Mohamud Was Not Entrapped
How easily could you be persuaded to murder thousands of Americans?


Andrew C. McCarthy

What would someone have to offer to entice you into killing someone? Or to entice you into killing thousands of people?

The FBI has just caught Mohamed Osman Mohamud trying to kill 25,000 Americans at a Christmas tree lighting ceremony in Portland. That means the silly season is once again upon us. Not the holiday season — the entrapment season. It comes around, as surely as Cialis commercials follow NFL opening kickoffs, every time the FBI catches a jihadist trying to mass-murder Americans.

You may have noticed that jihadists try to mass-murder Americans with some frequency. One would think this stubborn fact would more than deserve the heightened attention it is reluctantly given by the FBI — the politically correct, anti-profiling, “every culture has its violent extremists” FBI. But it does not — at least not for CAIR’s pied pipers, dutifully trailed by defense lawyers, libertarian extremists, anti-American leftists, and the accommodating media. It seems no amount of Islamic outreach and sensitivity training will shield the bureau from caterwauling over its agents provocateurs. Again and again, these undercover operatives bamboozle some innocent “youth,” who just happens to be a Muslim, into an attempted slaughter whose selling point just happens to be the glorification of Allah through violent jihad.

The linchpin of this anti-enforcement campaign is always entrapment, which is the legal concept of being bamboozled into criminality. As a matter of law, the claim of entrapment in terrorism cases is nonsense. Still, regardless of how many times it fails, it is raised again — another example of common sense taking a backseat to legal processes when a society becomes so “progressive” it can’t let a citizen eat a cheeseburger without first hearing what the experts (inevitably meaning the lawyers) have to say about it.
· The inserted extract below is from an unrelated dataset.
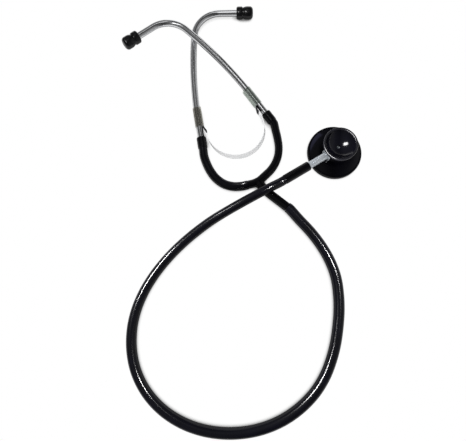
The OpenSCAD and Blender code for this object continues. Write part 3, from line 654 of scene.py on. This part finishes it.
# World: white where it is seen, soft white light all round, and in reflections a dim room with a darker
# strip, from its left side at 0 to its right side at 1
room = {
    "soft": 1.0,
    "levels": [(0.1, 0.1), (0.25, 0.2), (0.42, 0.2), (0.5, 0.12), (0.58, 0.05), (0.66, 0.06), (0.78, 0.14),
               (0.9, 0.38)],
}
whiteLight = (1.0, 1.0, 1.0, 1.0)
world = bpy.data.worlds.new("studio")
scene.world = world
tree = freshTree(world)
white = addNode(tree, "ShaderNodeBackground", {"Color": whiteLight, "Strength": 1.0}).outputs[0]
soft = addNode(tree, "ShaderNodeBackground", {"Color": whiteLight, "Strength": room["soft"]}).outputs[0]
towards = addNode(tree, "ShaderNodeTexCoord").outputs["Generated"]
sideways = addNode(tree, "ShaderNodeSeparateXYZ", {0: towards}).outputs["X"]
leftToRight = addNode(tree, "ShaderNodeMath", {0: sideways, 1: 0.5, 2: 0.5}, operation="MULTIPLY_ADD")
level = setRamp(addNode(tree, "ShaderNodeValToRGB", {"Fac": leftToRight.outputs[0]}), room["levels"])
dim = addNode(tree, "ShaderNodeBackground", {"Color": level, "Strength": 1.0}).outputs[0]
addNode(tree, "ShaderNodeOutputWorld", {"Surface": mixByRay(tree, white, dim, soft)})

# Lamps: panels hung over the table, with a low one in front and a window low behind; in metres and
# degrees. Radiance is how bright a panel looks. Each is kept to the pieces it is "for", or off the
# pieces it is "notFor", as a photographer's flags and grids would do
tipsAndStem = [*softTips, nodes["stem"], nodes["stem_bush"]]
headPieces = [bellBowl, turnedHead, softRim, nodes["diaphragm_ring"]]
blackPieces = [mainTube, forkPiece, *shortArms, *headPieces]
lamps = {
    "left": {"at": (-0.41, -0.012, 0.9), "turns": (0, 0, 51.6), "size": (0.11, 0.4), "radiance": 30,
             "for": tipsAndStem},
    "right": {"at": (-0.3, -0.23, 0.9), "turns": (0, 0, 24.5), "size": (0.3, 0.05), "radiance": 42,
              "for": tipsAndStem},
    "tube_left": {"at": (-0.838, 0.271, 0.9), "turns": (0, 0, 2), "size": (0.06, 0.5), "radiance": 600,
                  "for": [mainTube]},
    "tube_right": {"at": (0.315, -0.005, 0.9), "turns": (0, 0, 11), "size": (0.07, 0.08), "radiance": 550,
                   "for": [mainTube]},
    "over_arms": {"at": (-0.42, 0.787, 0.9), "turns": (0, 0, 0), "size": (0.1, 0.4), "radiance": 200,
                  "for": [shortArms[0]]},
    "over_bell": {"at": (-0.44, 0.09, 0.9), "turns": (0, 0, 0), "size": (0.46, 0.27), "radiance": 65,
                  "for": [bellBowl]},
    "low_front": {"at": (-0.61, -0.43, 0.4), "turns": (62, 0, -55), "size": (1.2, 0.5), "radiance": 40,
                  "for": [softRim]},
    "strip_left": {"at": (-0.335, -0.05, 0.9), "turns": (0, 0, 0), "size": (0.08, 0.5), "radiance": 3,
                   "notFor": blackPieces},
    "strip_back": {"at": (-0.1, 0.4, 0.9), "turns": (0, 0, 0), "size": (0.08, 0.48), "radiance": 1.1,
                   "notFor": blackPieces},
    "window": {"at": (0.0, 0.85, 0.12), "turns": (-90, 0, 0), "size": (0.5, 0.25), "radiance": 1.1,
               "notFor": headPieces},
    "sky": {"at": (-0.6, 0.5, 0.5), "turns": (57.4, 0, -130), "size": (1.3, 0.6), "radiance": 1.25,
            "colour": (0.55, 0.55, 1.0), "for": [turnedHead]},
    "bend_spot": {"at": (-0.3, -0.165, 0.9), "turns": (0, 0, 0), "size": (0.11, 0.4), "radiance": 2.5,
                  "for": [chromedTubes["right"]]},
    "end_band": {"at": (-0.114, 0.1, 0.9), "turns": (0, 0, 0), "size": (0.1, 0.3), "radiance": 1.6,
                 "for": [chromedTubes["left"]]},
}


def addPanel(name, panel):
    width, height = panel["size"]
    data = bpy.data.lights.new(name, "AREA")
    data.shape = "RECTANGLE"
    data.size = width
    data.size_y = height
    data.energy = panel["radiance"] * math.pi * width * height
    data.color = panel.get("colour", (1.0, 1.0, 1.0))
    light = bpy.data.objects.new(name, data)
    scene.collection.objects.link(light)
    light.location = panel["at"]
    light.rotation_euler = [math.radians(turn) for turn in panel["turns"]]
    light.visible_camera = False
    return light


def keepLight(light, pieces, mode):
    group = bpy.data.collections.new(light.name + "_lamp")
    for piece in pieces:
        group.objects.link(piece)
    light.light_linking.receiver_collection = group
    for entry in group.collection_objects:
        entry.light_linking.link_state = mode


for name, panel in lamps.items():
    light = addPanel(name, panel)
    if "for" in panel:
        keepLight(light, panel["for"], "INCLUDE")
    else:
        keepLight(light, panel["notFor"], "EXCLUDE")
print("stage made")

scene.view_settings.view_transform = "Standard"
The lawyers, naturally, are very troubled by government “sting” operations. Lawyers, after all, are paid to be troubled, and to see to it that you knit your brow and get troubled, too. So we hear that Mohamud is just 19. He is an American citizen — as American, one supposes, as apple pie . . . assuming that the pie is baked in Somalia, Mohamud’s birthplace, a no-man’s-land of Muslim fundamentalism and brutality (funny how the two seem to go together). Just a normal kid, we’re told: graduating from high school in Beaverton, Ore., attending the state university, drinking an occasional beer, etc. That’s no radical’s profile — and isn’t it interesting that Islamists and leftists think profiling is just fine as long as it’s used to claim someone couldn’t possibly be guilty of something?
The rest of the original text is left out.